The bankruptcy court had sufficient evidence to support its finding of the value of the apartment complex. The bankruptcy court found the 1990 appraisal to be the most credible evidence, and only attached some probative value to McCrory's valuation, and did not find the evidence of Ervin to be credible as to the value of the property. The bankruptcy court's factual finding that the value of the Property was $3,000,000 is not clearly erroneous.

Conclusion

The bankruptcy court's order should be affirmed in all respects except the finding that the plan complied with 11 U.S.C. § 1129(b). This finding should be reversed and this case remanded to the bankruptcy court for proceedings consistent with this Court's Memorandum Opinion and Order.

IT IS SO ORDERED.

NOTES

[1] HUD claims it was owed over $6.1 million on the mortgage note on the date of the filing of the bankruptcy petition.

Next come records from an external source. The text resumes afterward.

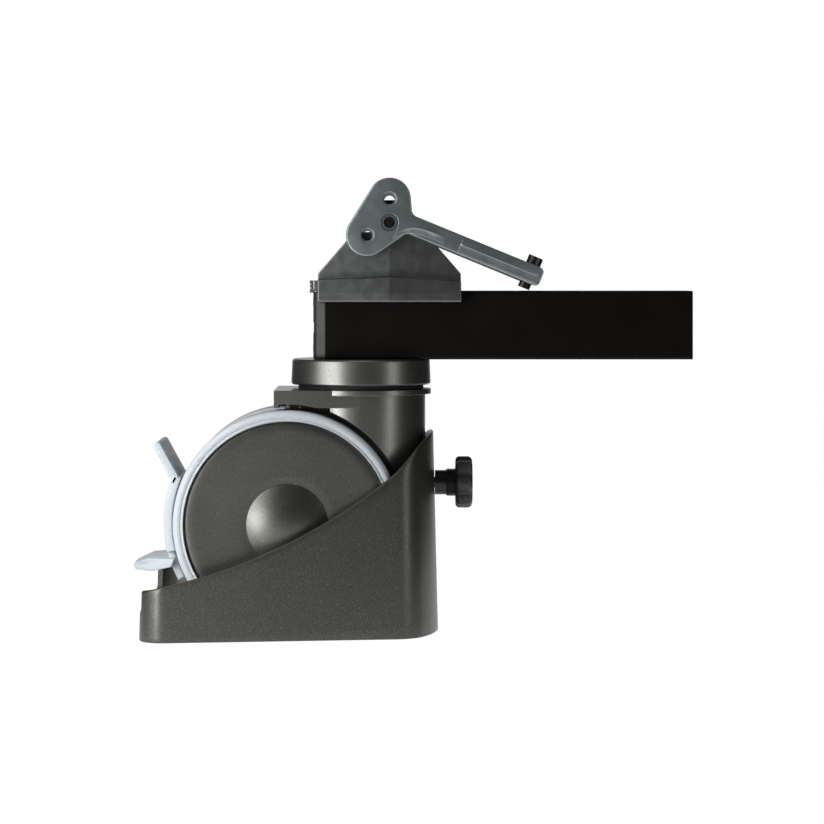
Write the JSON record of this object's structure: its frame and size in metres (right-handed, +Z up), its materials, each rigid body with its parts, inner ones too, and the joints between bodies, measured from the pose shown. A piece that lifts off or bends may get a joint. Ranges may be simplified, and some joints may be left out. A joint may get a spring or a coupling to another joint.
{
  "type": "dolly castor station",
  "caption": "Leg-end castor station of a camera dolly: square arm, thrust bearing swivel, braked twin wheel, sliding cable guard with clamp knob and a foot clamp lever.",
  "frame": {"origin": "centre of the square arm's open end, where the dolly's centre holds it", "axes": "+X out of the open end along the arm, away from the wheels; +Z up from the floor; +Y across the arm, so the front wheel is on -Y"},
  "size_m": [0.3113, 0.1268, 0.2529],
  "materials": {
    "black_coat": "satin black powder coat",
    "satin_grey": "satin moulded",
    "dark_plate": "satin black",
    "zinc_screws": "zinc plated",
    "fleck_paint": "dark warm grey paint with fine metal flecks",
    "steel": "turned",
    "race_steel": "ground and polished",
    "bearing_steel": "ground",
    "pin_steel": "ground",
    "clip_steel": "phosphated spring steel",
    "black_screws": "black oxide",
    "grey_casting": "grey painted casting",
    "blue_grey_casting": "blue-grey painted casting",
    "black_block": "satin black",
    "black_rubber": "moulded",
    "bronze": "turned bearing bronze",
    "brass_insert": "turned brass",
    "bush_plastic": "moulded bearing plastic",
    "grey_tread": "light grey elastic tread",
    "grey_core": "moulded wheel core",
    "satin_cover": "satin dark grey with fine flecks",
    "brake_plastic": "smooth light grey moulding",
    "knob_plastic": "fine grained moulding",
    "spacer_plastic": "moulded"
  },
  "bodies": {
    "arm": {"arm_tube": "black_coat", "arm_end_cap": "satin_grey", "end_plate": "dark_plate", "end_plate_screws": "zinc_screws", "plate_hook": "dark_plate", "bearing_disc": "fleck_paint", "nut_plate": "steel", "disc_screws": "black_screws", "kingpin": "steel", "kingpin_washer": "steel", "kingpin_nut": "steel", "race_upper": "race_steel", "clamp_body": "grey_casting", "clamp_bolts": "black_screws", "pivot_block": "black_block", "block_screws": "black_screws", "pivot_pin": "pin_steel"},
    "castor": {"castor_housing": "fleck_paint", "dust_ring": "black_rubber", "stem_bush": "bronze", "race_lower": "race_steel", "thrust_balls": "race_steel", "axle": "steel", "axle_spacers": "steel", "axle_clips": "clip_steel", "brake_pin": "pin_steel", "brake_spring": "clip_steel", "thread_insert": "brass_insert"},
    "lever": {"lever_yoke": "blue_grey_casting", "lever_bushes": "bush_plastic", "stop_bolt": "black_screws", "stop_nut": "black_screws"},
    "front_wheel": {"front_tyre": "grey_tread", "front_rim": "grey_core", "front_bearings": "bearing_steel", "front_cover": "satin_cover", "front_hub_cap": "satin_cover"},
    "rear_wheel": {"rear_tyre": "grey_tread", "rear_rim": "grey_core", "rear_bearings": "bearing_steel", "rear_cover": "satin_cover", "rear_hub_cap": "satin_cover"},
    "brake": {"brake_rocker": "brake_plastic", "brake_pads": "black_rubber"},
    "guard": {"cable_guard": "fleck_paint"},
    "knob": {"knob_handle": "knob_plastic", "knob_stud": "steel", "knob_spacer": "spacer_plastic"}
  },
  "joints": [
    {"name": "castor_swivel", "type": "hinge", "parent": "arm", "child": "castor", "pos_m": [-0.184, 0, -0.0356], "axis": [0, 0, 1], "continuous": true},
    {"name": "front_wheel_spin", "type": "hinge", "parent": "castor", "child": "front_wheel", "pos_m": [-0.2243, 0, -0.1088], "axis": [0, 1, 0], "continuous": true},
    {"name": "rear_wheel_spin", "type": "hinge", "parent": "castor", "child": "rear_wheel", "pos_m": [-0.2243, 0, -0.1088], "axis": [0, 1, 0], "continuous": true},
    {"name": "brake_press", "type": "hinge", "parent": "castor", "child": "brake", "pos_m": [-0.272, 0, -0.1093], "axis": [0, -1, 0], "range_deg": [0, 2.6]},
    {"name": "guard_slide", "type": "slide", "parent": "castor", "child": "guard", "axis": [0, 0, 1], "range_m": [-0.0005, 0.003]},
    {"name": "knob_turn", "type": "hinge", "parent": "castor", "child": "knob", "pos_m": [-0.134, 0, -0.0883], "axis": [1, 0, 0], "continuous": true},
    {"name": "lever_swing", "type": "hinge", "parent": "arm", "child": "lever", "pos_m": [-0.1681, 0, 0.0569], "axis": [0, -1, 0], "range_deg": [0, 100]}
  ]
}
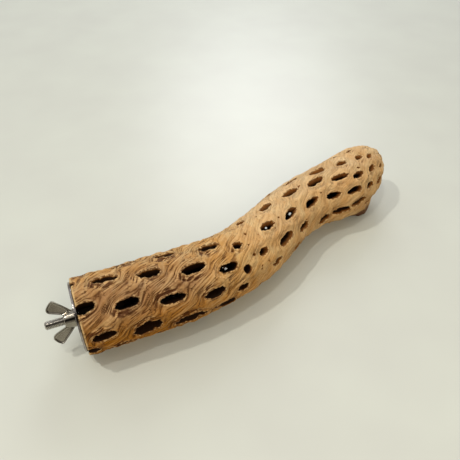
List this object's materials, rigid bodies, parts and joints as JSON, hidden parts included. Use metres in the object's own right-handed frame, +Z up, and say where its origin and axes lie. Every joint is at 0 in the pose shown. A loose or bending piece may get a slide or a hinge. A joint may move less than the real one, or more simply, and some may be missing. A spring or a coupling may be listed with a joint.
{
  "type": "cholla cactus skeleton",
  "caption": "Hollow cholla cactus wood with lens-shaped holes and a rounded far end; its sawn end carries a threaded stud with a disc washer and a wing nut, to fix it as a perch.",
  "frame": {"origin": "bottom centre of the whole part's box, on the surface that it lies on", "axes": "+Z up; +X from the stud and the sawn end towards the rounded far end, along the longest extent; +Y to the left of that"},
  "size_m": [0.3242, 0.1272, 0.0568],
  "materials": {
    "cholla_wood": "weathered, fibrous, unvarnished",
    "dowel_wood": "rough turned",
    "stainless_thread": "rolled thread",
    "stainless_disc": "polished, stamped",
    "stainless_nut": "cast and tumbled"
  },
  "bodies": {
    "stem": {"cholla_skeleton": "cholla_wood", "end_dowel": "dowel_wood", "threaded_stud": "stainless_thread"},
    "disc": {"disc_washer": "stainless_disc"},
    "nut": {"wing_nut": "stainless_nut"}
  },
  "joints": [
    {"name": "disc_travel", "type": "slide", "parent": "stem", "child": "disc", "axis": [-1, 0, 0], "range_m": [0, 0.013]},
    {"name": "wing_nut_turn", "type": "hinge", "parent": "disc", "child": "nut", "pos_m": [-0.146, -0.0351, 0.0288], "axis": [-1, 0, 0], "range_deg": [0, 4681]}
  ],
  "couplings": [
    {"joint": "wing_nut_turn", "follows": "disc_travel", "rad_per_m": 6283.2}
  ]
}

[2] In light of this Court's remanding to the bankruptcy court for reconsideration of a new interest rate on HUD's unsecured claim, this issue is moot. In other words, whether the Plan is feasible with a 3% interest rate on HUD's unsecured claim does not resolve whether the Plan which contains a higher interest rate over a period of time that may be longer or shorter than the original time frame is feasible.

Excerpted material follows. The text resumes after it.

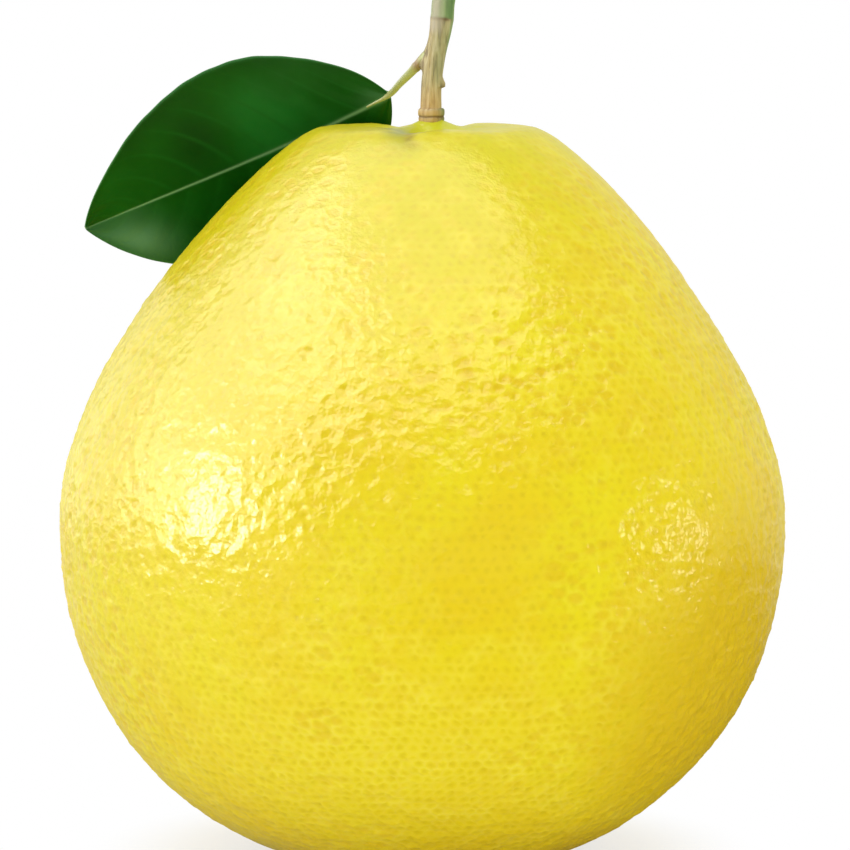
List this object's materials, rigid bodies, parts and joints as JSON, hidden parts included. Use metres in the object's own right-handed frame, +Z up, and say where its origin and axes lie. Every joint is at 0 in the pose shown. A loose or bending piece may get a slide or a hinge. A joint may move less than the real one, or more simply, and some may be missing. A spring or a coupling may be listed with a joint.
{
  "type": "pomelo",
  "caption": "Whole ripe yellow pomelo, pear-shaped with thick pitted rind, short woody stalk on its crown and a glossy green leaf behind the shoulder.",
  "frame": {"origin": "middle of the flat spot that the fruit rests on, on the surface under it", "axes": "+Z up through the fruit from its base to the stalk, -Y the side seen with the leaf to the left, +X to the right"},
  "size_m": [0.16, 0.16, 0.2008],
  "materials": {
    "rind": "waxy yellow rind with sunken oil glands",
    "dry_calyx": "dry tan calyx, matte",
    "woody_stalk": "ribbed tan and green young bark, matte",
    "green_petiole": "smooth yellow-green, satin",
    "leaf": "glossy dark green upper face, paler matte underside"
  },
  "bodies": {
    "root": {"fruit": "rind", "calyx": "dry_calyx", "stalk": "woody_stalk", "leaf_petiole": "green_petiole", "leaf_blade": "leaf"}
  },
  "joints": []
}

[3] To the extent that HUD claims that the 7.5% interest rate on the secured note is too low, the Court rejects this argument. The bankruptcy court found that the 7.5% interest rate should be computed by adding the 6.5% prime rate to a 1% risk rate. This rate is strikingly similar to a rate upheld by the Fifth Circuit. In re Briscoe Enterprises, Ltd., II, 994 F.2d 1160, 1165 (5th Cir.) (stating that a risk free rate of 6.4% plus a risk premium was proper in June 1993), cert. denied, ___ U.S. ___, 114 S.Ct. 550, 126 L.Ed.2d 451 (1993); 5 COLLIER ON BANKRUPTCY ¶ 1129.03 n. 45 (15th ed. 1995) (expressly approving referral to the prime rate to determine the "range of prevailing interest rates.").